Lo studioso dello Zohar (il libro più importante della tradizione cabalistica) riceve da Benjamin i suoi manoscritti, diventando il custode della “camera oscura del suo archivio”. I due leggono il Kierkegaard di Adorno e La madre di Brecht. Incontrano Hannah Arendt. Accusano Ernst Bloch di plagio; Benjamin apostrofa con veemenza il biografo e amico di Kafka, Max Brod, rimproverandolo di “ostentata intimità” e “sciatteria giornalistica”. Discutono accesamente, partendo da premesse diverse, sull’opera dello scrittore praghese di origini ebraiche che assurge a simbolo dell’Haggadah (parabola narrativa ebraica) e dell’Halakhah (tradizione normativa religiosa).

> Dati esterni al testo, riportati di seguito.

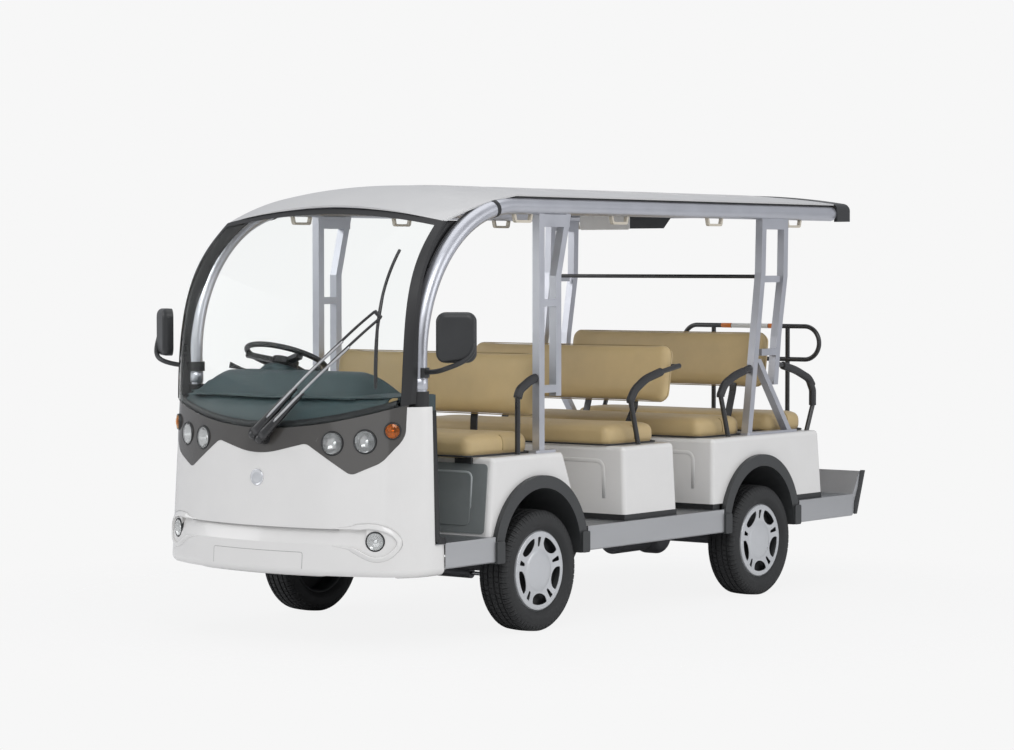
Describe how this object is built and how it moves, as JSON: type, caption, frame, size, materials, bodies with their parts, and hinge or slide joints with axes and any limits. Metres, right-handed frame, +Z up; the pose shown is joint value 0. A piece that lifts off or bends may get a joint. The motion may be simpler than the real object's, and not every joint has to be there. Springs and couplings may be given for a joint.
{
  "type": "electric shuttle bus",
  "caption": "Open-sided electric shuttle bus with a bowed windshield, full-width benches, arched roof, rear-facing seat and rear step, with steered front wheels.",
  "frame": {"origin": "on the ground, under the middle of the vehicle's length and width", "axes": "-Y towards the front of the vehicle, +X towards its left side, +Z up"},
  "size_m": [1.9054, 4.0822, 2.0538],
  "materials": {
    "tyre_black": "matte",
    "wheel_silver": "satin",
    "chassis_black": "satin",
    "cast_grey": "matte",
    "bare_steel": "satin",
    "deck_plate": "tread plate",
    "silver_extrusion": "satin",
    "dark_trim": "matte",
    "body_white": "gloss",
    "mask_dark": "gloss",
    "lamp_clear": "clear lens",
    "lamp_amber": "clear lens",
    "windshield_glass": "clear",
    "rubber_black": "matte",
    "roof_white": "gloss",
    "handle_beige": "satin",
    "panel_grey": "satin",
    "seat_vinyl": "satin",
    "rail_black": "satin",
    "dash_teal": "matte"
  },
  "bodies": {
    "chassis": {"a_pillars": "silver_extrusion", "arm_rails": "rail_black", "back_brackets": "rail_black", "battery_block": "dark_trim", "box_skirts": "dark_trim", "ceiling_console": "dark_trim", "cross_members": "chassis_black", "cushions": "seat_vinyl", "dashboard": "dash_teal", "drive_motor": "cast_grey", "floor_deck": "deck_plate", "frame_rails": "chassis_black", "front_axle": "chassis_black", "front_box_panel": "panel_grey", "front_roof_cap": "roof_white", "front_wheel_arches": "dark_trim", "grab_handles": "handle_beige", "headlamps": "lamp_clear", "lamp_mask": "mask_dark", "leaf_springs": "chassis_black", "mirrors": "dark_trim", "nose_shell": "body_white", "pedals": "rail_black", "rack_housing": "cast_grey", "rear_axle": "cast_grey", "rear_rail": "rail_black", "rear_roof_cap": "dark_trim", "rear_step": "deck_plate", "rear_wheel_arches": "dark_trim", "roof_frame": "silver_extrusion", "roof_panel": "roof_white", "rubber_trim": "rubber_black", "seat_backs": "seat_vinyl", "seat_boxes": "body_white", "side_posts": "silver_extrusion", "side_sills": "silver_extrusion", "steering_column": "dark_trim", "tow_plate": "chassis_black", "turn_lamps": "lamp_amber", "windshield": "windshield_glass", "wiper": "dark_trim"},
    "knuckle_left": {"knuckle_left": "chassis_black"},
    "knuckle_right": {"knuckle_right": "chassis_black"},
    "wheel_assembly_front_left": {"tyre_front_left": "tyre_black", "wheel_front_left": "wheel_silver"},
    "wheel_assembly_front_right": {"tyre_front_right": "tyre_black", "wheel_front_right": "wheel_silver"},
    "wheel_assembly_rear_left": {"tyre_rear_left": "tyre_black", "wheel_rear_left": "wheel_silver"},
    "wheel_assembly_rear_right": {"tyre_rear_right": "tyre_black", "wheel_rear_right": "wheel_silver"},
    "hand_wheel": {"steering_wheel": "dark_trim"},
    "rack_bar": {"steering_rack": "bare_steel"}
  },
  "joints": [
    {"name": "steer_left", "type": "hinge", "parent": "chassis", "child": "knuckle_left", "pos_m": [0.625, -0.89, 0.28], "axis": [0, 0, 1], "range_deg": [-25, 25]},
    {"name": "steer_right", "type": "hinge", "parent": "chassis", "child": "knuckle_right", "pos_m": [-0.625, -0.89, 0.28], "axis": [0, 0, 1], "range_deg": [-25, 25]},
    {"name": "hand_wheel_turn", "type": "hinge", "parent": "chassis", "child": "hand_wheel", "pos_m": [-0.33, -1.438, 1.246], "axis": [0, 0.3746, 0.9272], "range_deg": [-360, 360]},
    {"name": "rack_slide", "type": "slide", "parent": "chassis", "child": "rack_bar", "axis": [1, 0, 0], "range_m": [-0.057, 0.057]},
    {"name": "spin_front_left", "type": "hinge", "parent": "knuckle_left", "child": "wheel_assembly_front_left", "pos_m": [0.6575, -0.89, 0.28], "axis": [1, 0, 0], "continuous": true},
    {"name": "spin_front_right", "type": "hinge", "parent": "knuckle_right", "child": "wheel_assembly_front_right", "pos_m": [-0.6575, -0.89, 0.28], "axis": [1, 0, 0], "continuous": true},
    {"name": "spin_rear_left", "type": "hinge", "parent": "chassis", "child": "wheel_assembly_rear_left", "pos_m": [0.6575, 0.99, 0.28], "axis": [1, 0, 0], "continuous": true},
    {"name": "spin_rear_right", "type": "hinge", "parent": "chassis", "child": "wheel_assembly_rear_right", "pos_m": [-0.6575, 0.99, 0.28], "axis": [1, 0, 0], "continuous": true}
  ],
  "couplings": [
    {"joint": "steer_right", "follows": "steer_left", "ratio": 1},
    {"joint": "hand_wheel_turn", "follows": "steer_left", "ratio": 14.4},
    {"joint": "rack_slide", "follows": "steer_left", "m_per_rad": -0.13}
  ]
}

Ci avverte, però, Benjamin: “Le parabole di Kafka si dispiegano (…) come il bocciolo diventa fiore. Perciò il loro prodotto è affine alla poesia” (Angelus Novus). Due amicizie, in un certo senso, speculari, pur imparagonabili sul piano intellettuale, quelle di Kafka e Max Brod e di Benjamin e Scholem. Brod salva l’opera di Kafka, così Scholem archivia meticolosamente quella di Benjamin, aspettando il suo arrivo in Palestina, che non si realizzerà mai. Benjamin si suicida a Port Bou nel 1940, lasciandoci, tuttavia, a protezione, le sue suggestioni sull’Angelus Novus di Paul Klee: “Un angelo che sembra in atto di allontanarsi da qualcosa su cui fissa lo sguardo. Ha gli occhi spalancati, la bocca aperta, le ali distese. L’angelo della storia deve avere questo aspetto (…) Egli vorrebbe ben trattenersi, destare i morti e ricomporre l’infranto. Ma una tempesta spira dal paradiso”.